GIVEN REQUEST: Pick every line with "materials" from the material below.

— Start —

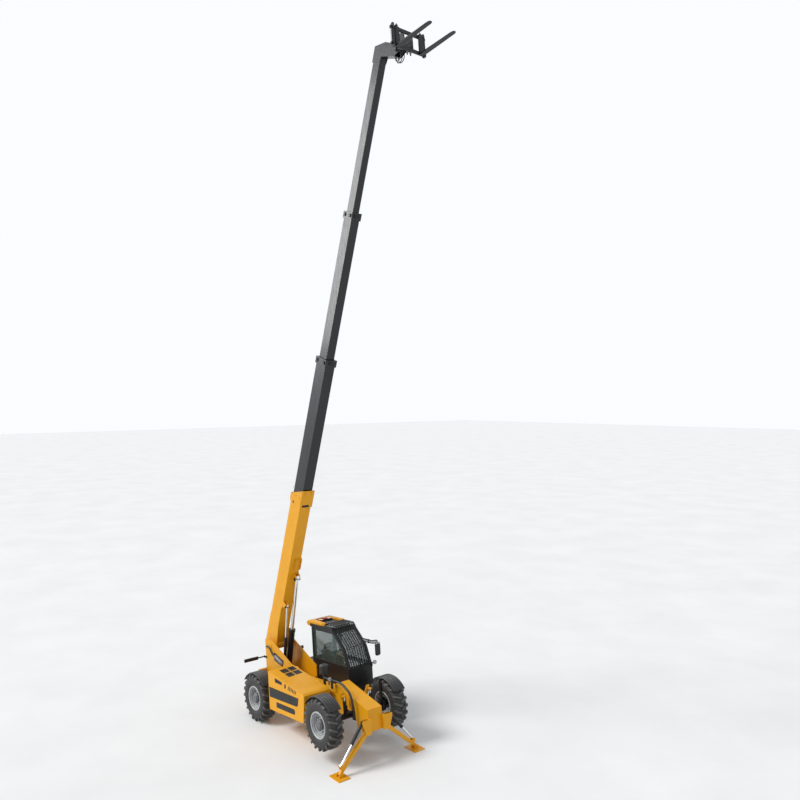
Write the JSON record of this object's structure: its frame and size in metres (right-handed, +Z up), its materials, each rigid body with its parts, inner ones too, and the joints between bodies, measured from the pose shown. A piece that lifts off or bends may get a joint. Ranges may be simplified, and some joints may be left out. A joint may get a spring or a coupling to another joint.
{
  "type": "telehandler",
  "caption": "Rough-terrain telescopic handler on stabilisers, boom raised and extended, with fork carriage, side cab and side engine.",
  "frame": {"origin": "on the ground, under the centre of the machine's overall box as it stands", "axes": "+X forward, level; +Y to the machine's left; +Z up"},
  "size_m": [7.7192, 2.67, 17.6267],
  "materials": {
    "yellow_paint": "semi-gloss, weathered",
    "black_paint": "satin",
    "rim_grey": "satin",
    "tyre": "matte",
    "guard_plastic": "matte",
    "rod_chrome": "polished",
    "seat_fabric": "woven",
    "engine_metal": "as cast"
  },
  "bodies": {
    "chassis": {"chassis": "yellow_paint", "boom_tower": "yellow_paint", "counterweight": "yellow_paint", "stabiliser_brackets": "yellow_paint", "outriggers": "yellow_paint", "front_axle": "black_paint", "rear_axle": "black_paint", "cab_tub": "black_paint", "cab_right_side": "black_paint", "cab_rear": "black_paint", "cab_windscreen_frame": "black_paint", "cab_roof": "black_paint", "seat": "seat_fabric", "steering_wheel": "guard_plastic", "engine_pod": "yellow_paint", "engine": "engine_metal", "rear_lamps": "guard_plastic", "mirror": "guard_plastic", "air_cleaner": "guard_plastic"},
    "outer_boom": {"outer_boom": "yellow_paint"},
    "boom_2": {"boom_section_2": "black_paint"},
    "boom_3": {"boom_section_3": "black_paint"},
    "boom_4": {"boom_section_4": "black_paint"},
    "carriage": {"fork_carriage": "black_paint", "forks": "black_paint"},
    "lift_barrel": {"lift_cylinder_barrel": "black_paint"},
    "lift_rod": {"lift_cylinder_rod": "rod_chrome"},
    "compensation_barrel": {"compensation_cylinder_barrel": "black_paint"},
    "compensation_rod": {"compensation_cylinder_rod": "rod_chrome"},
    "tilt_barrel": {"tilt_cylinder_barrel": "black_paint"},
    "tilt_rod": {"tilt_cylinder_rod": "rod_chrome"},
    "door": {"cab_door": "black_paint"},
    "hood": {"engine_hood": "yellow_paint"},
    "leg_left": {"stabiliser_leg_left": "yellow_paint"},
    "pad_left": {"stabiliser_pad_left": "yellow_paint"},
    "leg_barrel_left": {"stabiliser_cylinder_left_barrel": "black_paint"},
    "leg_rod_left": {"stabiliser_cylinder_left_rod": "rod_chrome"},
    "leg_right": {"stabiliser_leg_right": "yellow_paint"},
    "pad_right": {"stabiliser_pad_right": "yellow_paint"},
    "leg_barrel_right": {"stabiliser_cylinder_right_barrel": "black_paint"},
    "leg_rod_right": {"stabiliser_cylinder_right_rod": "rod_chrome"},
    "knuckle_front_left": {"knuckle_front_left": "black_paint", "mudguard_front_left": "guard_plastic"},
    "wheel_front_left": {"tyre_front_left": "tyre", "rim_front_left": "rim_grey"},
    "knuckle_front_right": {"knuckle_front_right": "black_paint", "mudguard_front_right": "guard_plastic"},
    "wheel_front_right": {"tyre_front_right": "tyre", "rim_front_right": "rim_grey"},
    "knuckle_rear_left": {"knuckle_rear_left": "black_paint", "mudguard_rear_left": "guard_plastic"},
    "wheel_rear_left": {"tyre_rear_left": "tyre", "rim_rear_left": "rim_grey"},
    "knuckle_rear_right": {"knuckle_rear_right": "black_paint", "mudguard_rear_right": "guard_plastic"},
    "wheel_rear_right": {"tyre_rear_right": "tyre", "rim_rear_right": "rim_grey"}
  },
  "joints": [
    {"name": "boom_lift", "type": "hinge", "parent": "chassis", "child": "outer_boom", "pos_m": [-3.34285, 0, 1.7259], "axis": [0, -1, 0], "range_deg": [-69, 0]},
    {"name": "boom_extend_2", "type": "slide", "parent": "outer_boom", "child": "boom_2", "axis": [0.3161, 0, 0.9487], "range_m": [-3.59, 0]},
    {"name": "boom_extend_3", "type": "slide", "parent": "boom_2", "child": "boom_3", "axis": [0.3161, 0, 0.9487], "range_m": [-3.59, 0]},
    {"name": "boom_extend_4", "type": "slide", "parent": "boom_3", "child": "boom_4", "axis": [0.3161, 0, 0.9487], "range_m": [-3.59, 0]},
    {"name": "lift_cylinder_swing", "type": "hinge", "parent": "chassis", "child": "lift_barrel", "pos_m": [-3.04791, 0, 0.97104], "axis": [0, -1, 0], "range_deg": [-59.46, 0.6]},
    {"name": "lift_cylinder_stroke", "type": "slide", "parent": "lift_barrel", "child": "lift_rod", "axis": [0.1799, 0, 0.9837], "range_m": [-0.81319, 0.006]},
    {"name": "compensation_cylinder_swing", "type": "hinge", "parent": "chassis", "child": "compensation_barrel", "pos_m": [-2.90447, 0, 1.04537], "axis": [0, -1, 0], "range_deg": [-55.11, 0.6]},
    {"name": "compensation_cylinder_stroke", "type": "slide", "parent": "compensation_barrel", "child": "compensation_rod", "axis": [0.0844, 0, 0.9964], "range_m": [-0.84299, 0.006]},
    {"name": "fork_tilt", "type": "hinge", "parent": "boom_4", "child": "carriage", "pos_m": [2.36688, 0, 17.27848], "axis": [0, 1, 0], "range_deg": [-78, 40]},
    {"name": "tilt_cylinder_swing", "type": "hinge", "parent": "boom_4", "child": "tilt_barrel", "pos_m": [1.58895, 0, 17.47447], "axis": [0, -1, 0], "range_deg": [-1.53, 2.41]},
    {"name": "tilt_cylinder_stroke", "type": "slide", "parent": "tilt_barrel", "child": "tilt_rod", "axis": [0.9995, 0, -0.0322], "range_m": [-0.25431, 0.13334]},
    {"name": "stabiliser_left", "type": "hinge", "parent": "chassis", "child": "leg_left", "pos_m": [1.33584, 0.345, 0.78718], "axis": [-0.9952, 0, -0.0974], "range_deg": [-87, 0]},
    {"name": "pad_left", "type": "hinge", "parent": "leg_left", "child": "pad_left", "pos_m": [1.40555, 1.17, 0.075], "axis": [-1, 0, 0], "range_deg": [-20, 20]},
    {"name": "leg_cylinder_left_swing", "type": "hinge", "parent": "chassis", "child": "leg_barrel_left", "pos_m": [1.30857, 0.425, 1.06585], "axis": [0.9952, 0, 0.0974], "range_deg": [-0.6, 93.26]},
    {"name": "leg_cylinder_left_stroke", "type": "slide", "parent": "leg_barrel_left", "child": "leg_rod_left", "axis": [0.0742, 0.6478, -0.7582], "range_m": [-0.39765, 0.006]},
    {"name": "stabiliser_right", "type": "hinge", "parent": "chassis", "child": "leg_right", "pos_m": [1.33584, -0.345, 0.78718], "axis": [0.9952, 0, 0.0974], "range_deg": [-87, 0]},
    {"name": "pad_right", "type": "hinge", "parent": "leg_right", "child": "pad_right", "pos_m": [1.40555, -1.17, 0.075], "axis": [1, 0, 0], "range_deg": [-20, 20]},
    {"name": "leg_cylinder_right_swing", "type": "hinge", "parent": "chassis", "child": "leg_barrel_right", "pos_m": [1.30857, -0.425, 1.06585], "axis": [-0.9952, 0, -0.0974], "range_deg": [-0.6, 93.26]},
    {"name": "leg_cylinder_right_stroke", "type": "slide", "parent": "leg_barrel_right", "child": "leg_rod_right", "axis": [0.0742, -0.6478, -0.7582], "range_m": [-0.39765, 0.006]},
    {"name": "steer_front_left", "type": "hinge", "parent": "chassis", "child": "knuckle_front_left", "pos_m": [0.49287, 0.868, 0.9408], "axis": [-0.0974, 0, 0.9952], "range_deg": [-30, 30]},
    {"name": "spin_front_left", "type": "hinge", "parent": "knuckle_front_left", "child": "wheel_front_left", "pos_m": [0.49287, 1.015, 0.9408], "axis": [0, 1, 0], "continuous": true},
    {"name": "steer_front_right", "type": "hinge", "parent": "chassis", "child": "knuckle_front_right", "pos_m": [0.49287, -0.868, 0.9408], "axis": [-0.0974, 0, 0.9952], "range_deg": [-30, 30]},
    {"name": "spin_front_right", "type": "hinge", "parent": "knuckle_front_right", "child": "wheel_front_right", "pos_m": [0.49287, -1.015, 0.9408], "axis": [0, 1, 0], "continuous": true},
    {"name": "steer_rear_left", "type": "hinge", "parent": "chassis", "child": "knuckle_rear_left", "pos_m": [-2.73371, 0.868, 0.625], "axis": [-0.0974, 0, 0.9952], "range_deg": [-30, 30]},
    {"name": "spin_rear_left", "type": "hinge", "parent": "knuckle_rear_left", "child": "wheel_rear_left", "pos_m": [-2.73371, 1.015, 0.625], "axis": [0, 1, 0], "continuous": true},
    {"name": "steer_rear_right", "type": "hinge", "parent": "chassis", "child": "knuckle_rear_right", "pos_m": [-2.73371, -0.868, 0.625], "axis": [-0.0974, 0, 0.9952], "range_deg": [-30, 30]},
    {"name": "spin_rear_right", "type": "hinge", "parent": "knuckle_rear_right", "child": "wheel_rear_right", "pos_m": [-2.73371, -1.015, 0.625], "axis": [0, 1, 0], "continuous": true},
    {"name": "cab_door", "type": "hinge", "parent": "chassis", "child": "door", "pos_m": [-1.83863, 1.163, 1.59179], "axis": [-0.0974, 0, 0.9952], "range_deg": [0, 100]},
    {"name": "engine_hood", "type": "hinge", "parent": "chassis", "child": "hood", "pos_m": [-2.04117, -0.346, 1.56694], "axis": [-0.9982, 0, 0.0607], "range_deg": [0, 60]}
  ],
  "couplings": [
    {"joint": "boom_extend_3", "follows": "boom_extend_2", "ratio": 1},
    {"joint": "boom_extend_4", "follows": "boom_extend_2", "ratio": 1},
    {"joint": "lift_cylinder_swing", "follows": "boom_lift", "ratio": 0.8531},
    {"joint": "lift_cylinder_stroke", "follows": "boom_lift", "m_per_rad": 0.67027},
    {"joint": "compensation_cylinder_swing", "follows": "boom_lift", "ratio": 0.79004},
    {"joint": "compensation_cylinder_stroke", "follows": "boom_lift", "m_per_rad": 0.69502},
    {"joint": "tilt_cylinder_swing", "follows": "fork_tilt", "ratio": -0.02317},
    {"joint": "tilt_cylinder_stroke", "follows": "fork_tilt", "m_per_rad": 0.1824},
    {"joint": "leg_cylinder_left_swing", "follows": "stabiliser_left", "ratio": -1.065},
    {"joint": "leg_cylinder_left_stroke", "follows": "stabiliser_left", "m_per_rad": 0.25793},
    {"joint": "leg_cylinder_right_swing", "follows": "stabiliser_right", "ratio": -1.065},
    {"joint": "leg_cylinder_right_stroke", "follows": "stabiliser_right", "m_per_rad": 0.25793},
    {"joint": "steer_front_right", "follows": "steer_front_left", "ratio": 1},
    {"joint": "steer_rear_right", "follows": "steer_rear_left", "ratio": 1}
  ]
}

— End —

TASK RESULT:
Write the JSON record of this object's structure: its frame and size in metres (right-handed, +Z up), its materials, each rigid body with its parts, inner ones too, and the joints between bodies, measured from the pose shown. A piece that lifts off or bends may get a joint. Ranges may be simplified, and some joints may be left out. A joint may get a spring or a coupling to another joint.
  "materials": {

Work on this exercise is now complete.